Dyslexic students have the right to read — and Manitoba has joined other provinces to address this
Disabled students continue to face barriers constructed and enforced by our schools. The United Nations Educational, Scientific and Cultural Organization estimates that, globally, children with disabilities are twice as likely to be denied access to education.
Students and their support networks, families, advocates and experts can no longer accept school systems that uphold inequality for the disabled community.
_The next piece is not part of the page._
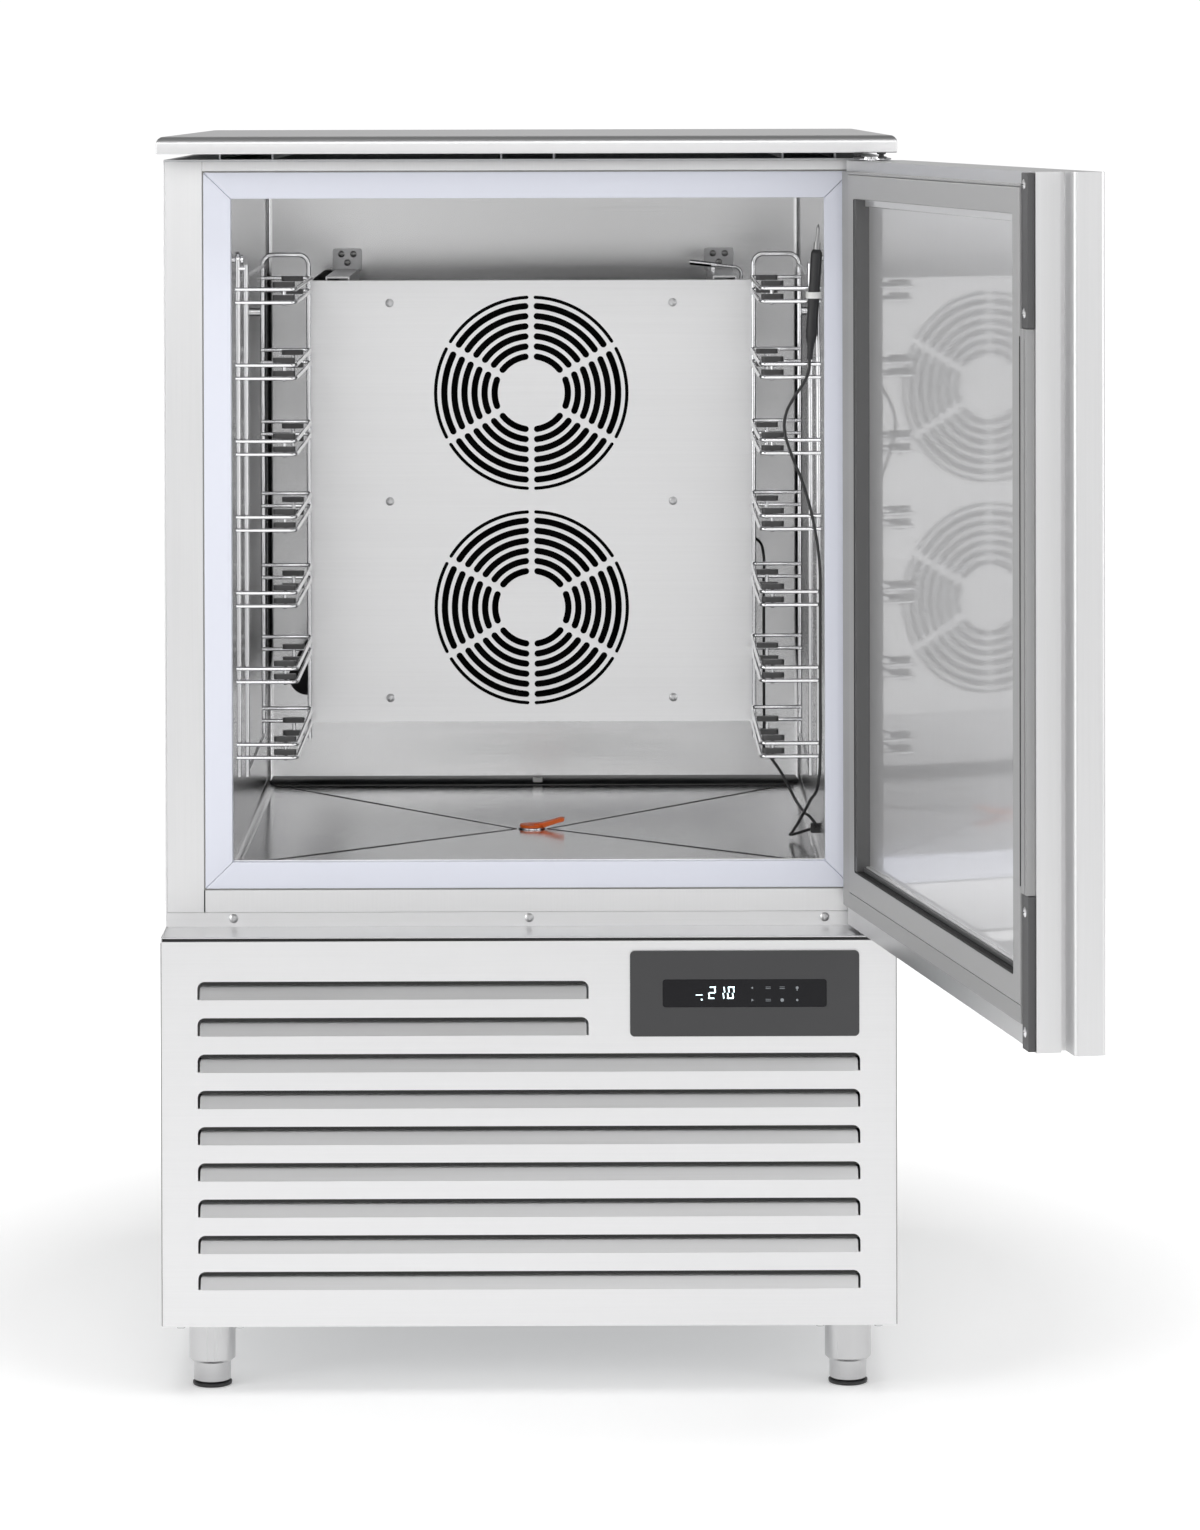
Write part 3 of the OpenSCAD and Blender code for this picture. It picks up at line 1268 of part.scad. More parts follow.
// Outer skin: sheet all round, with the inner face left open inside a rim.
module door_skin() color("gainsboro") opened() {
    difference() {
        translate([0, 0, door_z0]) linear_extrude(door_z1 - door_z0) door_plan(0);
        translate([0, 0, door_z0 + skin_t]) linear_extrude(door_z1 - door_z0 - 2 * skin_t) door_plan(skin_t);
        block([-gasket_x, inner_y - 3 * skin_t, gasket_z0], [gasket_x, inner_y + over, gasket_z1]);
        for (z = [door_z0, door_z1]) translate([pivot.x, pivot.y, z - 3]) cylinder(h = 6, r = pin_r + 4);
        for (p = plate_screws) translate([p.x, inner_y - 3, p.y])
            rotate([-90, 0, 0]) cylinder(h = 6, r = screw_r + 0.1, $fn = 24);
    }
}

// Foam that fills the door.
module door_core() color("khaki") opened() {
    difference() {
        translate([0, 0, door_z0 + skin_t]) linear_extrude(door_z1 - door_z0 - 2 * skin_t) door_plan(skin_t);
        door_pan(skin_t);
        block([-gasket_x, inner_y - 2 * skin_t, gasket_z0], [gasket_x, inner_y + over, gasket_z1]);
        for (z = [door_z0 - 1, door_z1 - pin_l - 2]) translate([pivot.x, pivot.y, z])
            cylinder(h = pin_l + 3, r = pin_r + 4);
        for (p = plate_screws) translate([p.x, inner_y - 12, p.y])
            rotate([-90, 0, 0]) cylinder(h = 16, r = screw_r + 0.1, $fn = 24);
    }
}

// Inner pan of polished sheet: a rim under the gasket and a shallow pressed middle.
module door_liner() color("lightgray") opened() {
    difference() {
        union() {
            block([-gasket_x, inner_y - 2 * skin_t, gasket_z0], [gasket_x, inner_y - skin_t, gasket_z1]);
            door_pan_wall();
        }
        door_pan(0);
    }
}

module door_pan_wall() {
    intersection() {
        door_pan(skin_t);
        block([-side_x, inner_y - pan_d - 2 * skin_t, 0], [side_x, inner_y - skin_t, cab_h]);
    }
}

// Gasket: a soft ring with a waist all round its outside, pressed on the frame when the door shuts.
module door_gasket() color("dimgray") opened() {
    base_y = inner_y - skin_t;
    lip = 4;
    difference() {
        block([-gasket_x, base_y, gasket_z0], [gasket_x, gasket_y, gasket_z1]);
        block([-gasket_x + gasket_w, base_y - over, gasket_z0 + gasket_w],
              [gasket_x - gasket_w, gasket_y + over, gasket_z1 - gasket_w]);
        difference() {
            block([-gasket_x - over, base_y + 5, gasket_z0 - over], [gasket_x + over, base_y + 7, gasket_z1 + over]);
            block([-gasket_x + lip, base_y, gasket_z0 + lip], [gasket_x - lip, gasket_y, gasket_z1 - lip]);
        }
    }
}

// Dark profile that holds the gasket; the edge plates take its place at the free side's ends.
module door_trim() color("dimgray") opened() {
    gap = 0.5;
    difference() {
        block([trim_x[0], inner_y, trim_z[0]], [trim_x[1], inner_y + trim_d, trim_z[1]]);
        block([-gasket_x - gap, inner_y - over, gasket_z0 - gap],
              [gasket_x + gap, inner_y + trim_d + over, gasket_z1 + gap]);
        block([trim_x[0] - over, inner_y - over, 0],
              [-gasket_x - 1, inner_y + trim_d + over, door_z0 + 1 + plate_l + gap]);
        block([trim_x[0] - over, inner_y - over, door_z1 - 1 - plate_l - gap],
              [-gasket_x - 1, inner_y + trim_d + over, cab_h]);
        block([trim_x[0] + 6, inner_y + trim_d - 2, door_z0 + plate_l],
              [trim_x[0] + 9, inner_y + trim_d + over, door_z1 - plate_l]);
    }
}

plate_l = 148;
plate_w = 22;
edge_plate_t = 7.3;
plate_x = slab_x0 + plate_w / 2 + 2.5;
plate_screws = [for (z = [door_z0 + 18.5, door_z0 + 133, door_z1 - 135, door_z1 - 12]) [plate_x, z]];

// Dark plates on the free edge of the inner face, at the top and the bottom.
module door_edge_plates() color("black") opened()
    for (z = [door_z0 + 1, door_z1 - plate_l - 1])
        difference() {
            block([plate_x - plate_w / 2, inner_y, z], [plate_x + plate_w / 2, inner_y + edge_plate_t, z + plate_l]);
            for (p = plate_screws) translate([p.x, inner_y - 3, p.y])
                rotate([-90, 0, 0]) cylinder(h = 16, r = screw_r + 0.1, $fn = 24);
        }

// The four screws of the edge plates.
module door_screws() color("silver") opened()
    for (p = plate_screws) translate([p.x, inner_y + edge_plate_t, p.y]) rotate([0, 0, 180]) screw(edge_plate_t + 8);

worktop();
roof_panel();
side_panel_left();
side_panel_right();
back_panel();
front_fascia();
machine_deck();
breaker_frame();
insulation();
liner_shell();
liner_floor();
drain_fitting();
drain_plug();
evap_panel();
evap_fan_plate();
evap_fan_motors();
evap_fan_upper();
evap_fan_lower();
evap_coil();
evap_brackets();
drip_tray();
pipe_insulation();
temp_sensor();
panel_screws();
bracket_rivets();
rack_left();
rack_right();
rack_stops();
rack_studs();
probe_spike();
probe_handle();
probe_relief();
probe_clip();
probe_cord();
cord_clips();
base_tray();
front_panel();
control_bezel();
control_glass();
compressor();
condenser_coil();
condenser_shroud();
condenser_motor();
condenser_fan();
refrigerant_pipes();
electrical_box();
foot_sleeves();
foot_front_left();
foot_front_right();
foot_rear_left();
foot_rear_right();
hinge_brackets();
hinge_bushes();
door_skin();
door_core();
door_liner();
door_gasket();
door_trim();
door_edge_plates();
door_screws();
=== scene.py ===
"""Looks of the blast chiller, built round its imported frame. Metres; X right, Y back, Z up."""
from __future__ import annotations

import logging
import math
from contextlib import contextmanager
from dataclasses import dataclass
from enum import Enum
from functools import cache
from typing import Callable, Iterator, Sequence

import bpy
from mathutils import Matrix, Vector


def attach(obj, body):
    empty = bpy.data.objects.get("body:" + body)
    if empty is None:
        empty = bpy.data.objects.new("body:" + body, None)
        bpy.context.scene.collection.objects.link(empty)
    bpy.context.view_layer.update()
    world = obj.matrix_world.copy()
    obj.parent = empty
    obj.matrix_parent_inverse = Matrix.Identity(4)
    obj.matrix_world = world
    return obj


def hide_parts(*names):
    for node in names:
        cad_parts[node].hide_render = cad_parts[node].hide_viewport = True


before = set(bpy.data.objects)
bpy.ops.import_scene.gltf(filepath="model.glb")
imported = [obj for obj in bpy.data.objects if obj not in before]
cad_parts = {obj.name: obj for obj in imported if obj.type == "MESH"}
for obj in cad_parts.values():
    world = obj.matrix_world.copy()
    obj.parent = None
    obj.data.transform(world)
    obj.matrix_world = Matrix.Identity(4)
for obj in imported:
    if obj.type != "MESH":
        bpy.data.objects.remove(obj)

logging.basicConfig(level=logging.INFO, format="%(levelname)s %(name)s: %(message)s")
LOG = logging.getLogger("chiller")

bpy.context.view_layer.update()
Point = tuple[float, float, float]
Ring = tuple[float, float]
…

Ableist barriers continue to impede the human rights of disabled students in Canada.
The Manitoba Human Rights Commission released the first phase of its report exploring the right to access evidence-based reading interventions in Manitoba’s public education system on Oct. 30, 2025.
The inquiry was initiated in 2022 after the commission continued to hear that students with reading disabilities were experiencing barriers to accessing timely reading interventions in their local public schools.
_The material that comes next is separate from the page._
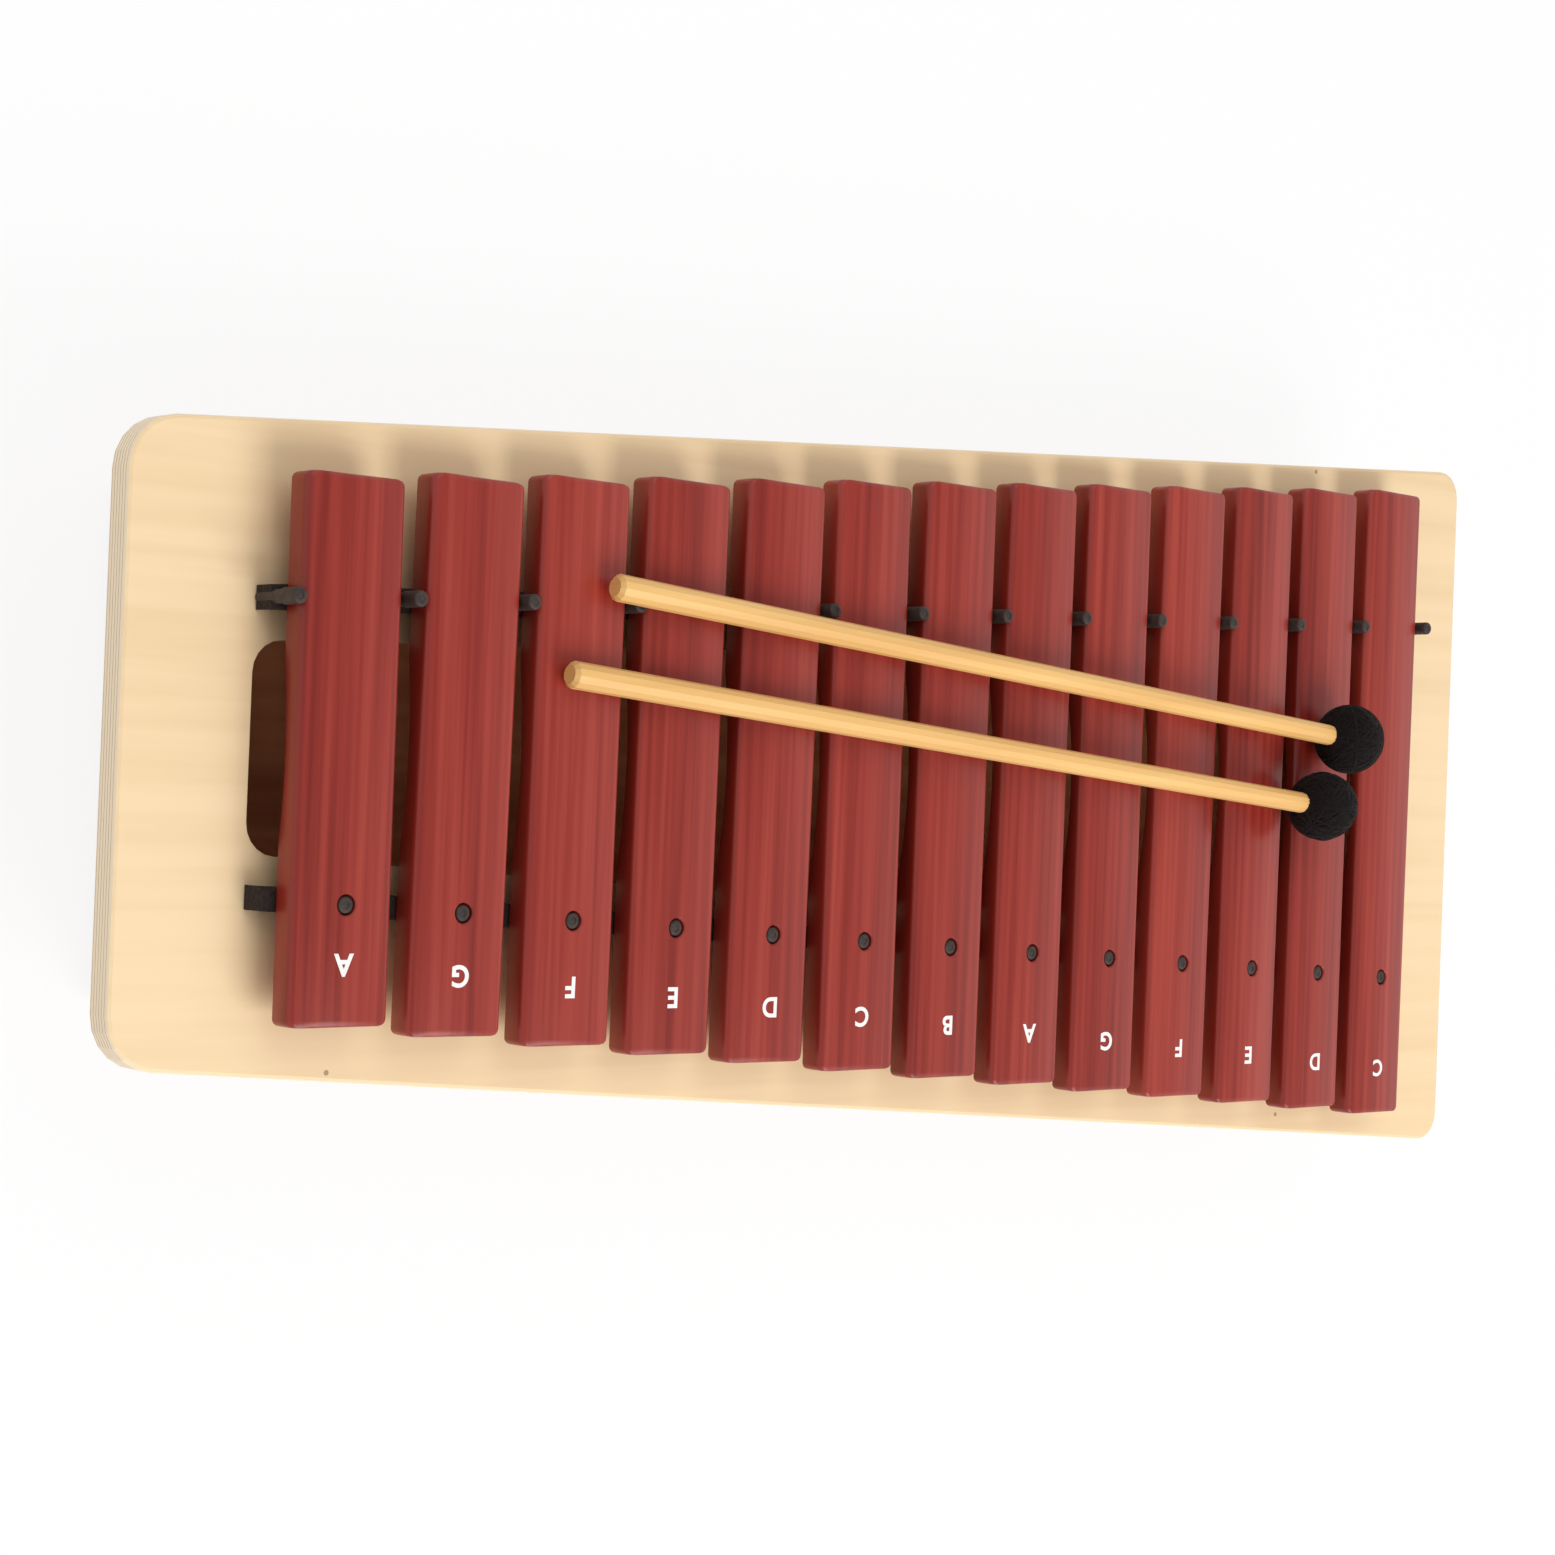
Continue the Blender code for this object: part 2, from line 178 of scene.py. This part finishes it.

Related to this, the Manitoba government has passed Bill 225 to require universal early reading screenings for all kindergarten to Grade 4 students.
In a landmark 2012 case, the Supreme Court of Canada ruled that human rights laws in Canada protect every student’s right to an equal opportunity to learn to read.
The court’s Moore v. British Columbia (Education) decision affirmed that learning to read is not a privilege or luxury, but a basic and essential human right in Canada. The court said:
“Adequate special education … is not a dispensable luxury. For those with severe learning disabilities, it is the ramp that provides access to the statutory commitment to education made to all children.”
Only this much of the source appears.